-- SOURCE DATA --
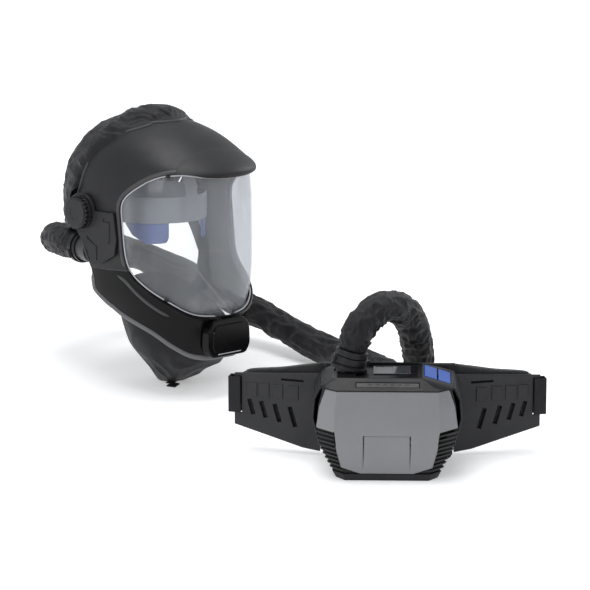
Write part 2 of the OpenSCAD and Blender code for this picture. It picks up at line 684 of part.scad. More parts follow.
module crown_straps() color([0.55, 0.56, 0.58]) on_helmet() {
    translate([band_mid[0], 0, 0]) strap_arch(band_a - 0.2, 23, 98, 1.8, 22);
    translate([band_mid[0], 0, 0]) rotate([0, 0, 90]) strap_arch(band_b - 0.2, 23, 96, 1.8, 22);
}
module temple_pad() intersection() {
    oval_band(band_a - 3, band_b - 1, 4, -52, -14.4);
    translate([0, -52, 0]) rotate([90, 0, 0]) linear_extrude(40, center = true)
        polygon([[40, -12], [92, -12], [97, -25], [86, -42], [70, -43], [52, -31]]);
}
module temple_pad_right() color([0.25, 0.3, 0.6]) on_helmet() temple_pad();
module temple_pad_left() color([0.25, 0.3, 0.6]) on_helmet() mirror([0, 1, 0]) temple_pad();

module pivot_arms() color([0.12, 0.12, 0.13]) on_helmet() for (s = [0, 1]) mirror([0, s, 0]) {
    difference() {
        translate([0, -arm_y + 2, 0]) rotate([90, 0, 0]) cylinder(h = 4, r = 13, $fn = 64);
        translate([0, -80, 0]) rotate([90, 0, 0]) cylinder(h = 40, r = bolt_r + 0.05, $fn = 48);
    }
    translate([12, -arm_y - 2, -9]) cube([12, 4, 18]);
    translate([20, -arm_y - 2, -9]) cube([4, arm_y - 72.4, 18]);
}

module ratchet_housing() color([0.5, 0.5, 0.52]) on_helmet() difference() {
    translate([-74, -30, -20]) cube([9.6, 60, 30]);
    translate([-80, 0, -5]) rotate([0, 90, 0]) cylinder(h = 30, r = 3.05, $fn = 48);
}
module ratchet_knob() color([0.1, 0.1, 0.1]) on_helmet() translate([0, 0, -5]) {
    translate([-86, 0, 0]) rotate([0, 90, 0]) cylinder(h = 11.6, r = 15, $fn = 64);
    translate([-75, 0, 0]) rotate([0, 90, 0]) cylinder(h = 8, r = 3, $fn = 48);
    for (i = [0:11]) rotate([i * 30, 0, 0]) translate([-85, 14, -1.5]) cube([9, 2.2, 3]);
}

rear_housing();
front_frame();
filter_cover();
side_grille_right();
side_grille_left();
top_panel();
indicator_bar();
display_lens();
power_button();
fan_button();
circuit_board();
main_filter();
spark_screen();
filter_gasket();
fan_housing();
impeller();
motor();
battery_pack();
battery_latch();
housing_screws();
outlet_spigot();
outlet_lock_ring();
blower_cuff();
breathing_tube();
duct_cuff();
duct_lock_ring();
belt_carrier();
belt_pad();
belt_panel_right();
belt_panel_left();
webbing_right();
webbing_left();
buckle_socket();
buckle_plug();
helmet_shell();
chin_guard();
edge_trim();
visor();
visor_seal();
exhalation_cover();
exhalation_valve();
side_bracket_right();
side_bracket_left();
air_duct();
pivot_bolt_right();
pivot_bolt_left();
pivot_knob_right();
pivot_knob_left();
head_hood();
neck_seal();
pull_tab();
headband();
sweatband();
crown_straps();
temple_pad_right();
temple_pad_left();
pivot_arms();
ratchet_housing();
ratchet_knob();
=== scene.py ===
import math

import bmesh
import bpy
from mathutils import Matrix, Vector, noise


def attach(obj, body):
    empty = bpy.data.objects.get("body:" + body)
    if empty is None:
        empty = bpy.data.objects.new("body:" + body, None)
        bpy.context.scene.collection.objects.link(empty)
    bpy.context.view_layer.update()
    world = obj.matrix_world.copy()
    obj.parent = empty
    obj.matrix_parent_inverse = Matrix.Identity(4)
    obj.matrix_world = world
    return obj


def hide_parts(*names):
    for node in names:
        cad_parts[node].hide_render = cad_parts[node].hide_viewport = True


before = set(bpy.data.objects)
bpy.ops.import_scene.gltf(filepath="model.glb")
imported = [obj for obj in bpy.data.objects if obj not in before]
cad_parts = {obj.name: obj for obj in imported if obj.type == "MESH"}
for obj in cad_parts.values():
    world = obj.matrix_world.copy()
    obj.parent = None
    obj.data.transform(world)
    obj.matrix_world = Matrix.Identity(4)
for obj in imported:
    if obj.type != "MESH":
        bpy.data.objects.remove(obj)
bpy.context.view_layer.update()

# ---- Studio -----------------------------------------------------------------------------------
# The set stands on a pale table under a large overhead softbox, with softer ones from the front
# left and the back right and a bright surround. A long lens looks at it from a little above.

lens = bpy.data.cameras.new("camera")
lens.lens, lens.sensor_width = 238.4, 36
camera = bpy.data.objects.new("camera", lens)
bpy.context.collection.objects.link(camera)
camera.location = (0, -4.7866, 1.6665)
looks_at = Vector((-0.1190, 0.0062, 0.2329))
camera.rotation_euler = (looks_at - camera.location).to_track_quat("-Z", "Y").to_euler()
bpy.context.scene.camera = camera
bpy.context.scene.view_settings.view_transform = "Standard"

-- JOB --
Write the lines again exactly, beginning at the line that has "rear_housing();" and stopping after the line that has "bpy.data.objects.remove(obj)"; include no other lines.

-- SOLUTION TO THE EXERCISE --
rear_housing();
front_frame();
filter_cover();
side_grille_right();
side_grille_left();
top_panel();
indicator_bar();
display_lens();
power_button();
fan_button();
circuit_board();
main_filter();
spark_screen();
filter_gasket();
fan_housing();
impeller();
motor();
battery_pack();
battery_latch();
housing_screws();
outlet_spigot();
outlet_lock_ring();
blower_cuff();
breathing_tube();
duct_cuff();
duct_lock_ring();
belt_carrier();
belt_pad();
belt_panel_right();
belt_panel_left();
webbing_right();
webbing_left();
buckle_socket();
buckle_plug();
helmet_shell();
chin_guard();
edge_trim();
visor();
visor_seal();
exhalation_cover();
exhalation_valve();
side_bracket_right();
side_bracket_left();
air_duct();
pivot_bolt_right();
pivot_bolt_left();
pivot_knob_right();
pivot_knob_left();
head_hood();
neck_seal();
pull_tab();
headband();
sweatband();
crown_straps();
temple_pad_right();
temple_pad_left();
pivot_arms();
ratchet_housing();
ratchet_knob();
=== scene.py ===
import math

import bmesh
import bpy
from mathutils import Matrix, Vector, noise


def attach(obj, body):
    empty = bpy.data.objects.get("body:" + body)
    if empty is None:
        empty = bpy.data.objects.new("body:" + body, None)
        bpy.context.scene.collection.objects.link(empty)
    bpy.context.view_layer.update()
    world = obj.matrix_world.copy()
    obj.parent = empty
    obj.matrix_parent_inverse = Matrix.Identity(4)
    obj.matrix_world = world
    return obj


def hide_parts(*names):
    for node in names:
        cad_parts[node].hide_render = cad_parts[node].hide_viewport = True


before = set(bpy.data.objects)
bpy.ops.import_scene.gltf(filepath="model.glb")
imported = [obj for obj in bpy.data.objects if obj not in before]
cad_parts = {obj.name: obj for obj in imported if obj.type == "MESH"}
for obj in cad_parts.values():
    world = obj.matrix_world.copy()
    obj.parent = None
    obj.data.transform(world)
    obj.matrix_world = Matrix.Identity(4)
for obj in imported:
    if obj.type != "MESH":
        bpy.data.objects.remove(obj)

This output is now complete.